In an effort to drum up excitement, the Martin campaign has some heavy-hitters of its own, most notably Clinton. Ex-VP Al Gore was scheduled to appear at a rally this past Sunday. But no word yet on the big prize – Obama himself, who would inject a whopping dose of excitement into the campaign. As CL went to press, there was much speculation as to whether the president-elect would risk the political capital – and the time he needs to create his transition team – to stump for Martin. Last week, the Washington Post quoted anonymous political strategists who said an Obama visit followed by a Martin loss could put a chink in the president-elect's armor.
At the very least, Obama's Georgia campaign infrastructure – 25 field offices and a grassroots army that mobilized many people who'd never even voted – has remained in place for Martin. And on Nov. 20, the president-elect lent his voice to a radio ad for Martin, telling Georgians the former state lawmaker would "help me change Washington."
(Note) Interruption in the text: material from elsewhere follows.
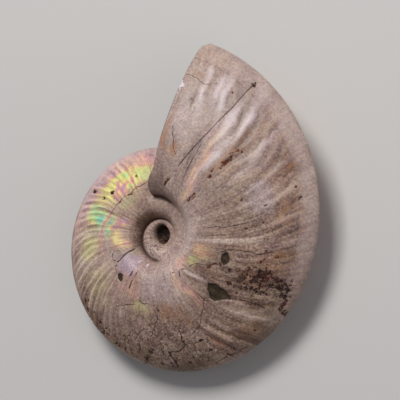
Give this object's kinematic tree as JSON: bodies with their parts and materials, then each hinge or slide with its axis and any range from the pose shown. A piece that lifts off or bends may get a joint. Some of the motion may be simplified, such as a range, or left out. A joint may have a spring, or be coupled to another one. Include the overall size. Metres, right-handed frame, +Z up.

Yet history – and early voting numbers so far – isn't on Martin's side. Nor will he benefit this time from having Obama's name on the ballot, which might further widen the three-point gap by which he trailed Chambliss in the general election.
According to Georgia Secretary of State Karen Handel's website, voter turnout among African-Americans comprised 22 percent of early voters as of Nov. 21, compared to 34 percent in early voting for the general election.
Still, it's not too late to write off the impact of star power. After all, who better to rally supporters on a frigid night than Clinton, who personifies for many Democrats a better time in the United States. Between the shouts of "I love you, Bill," the faithful hung on to his every word.
"The person who wins [the U.S. Senate race] will be the one whose supporters want it the most," Clinton told the Clark Atlanta audience. "Don't think you can't win this thing."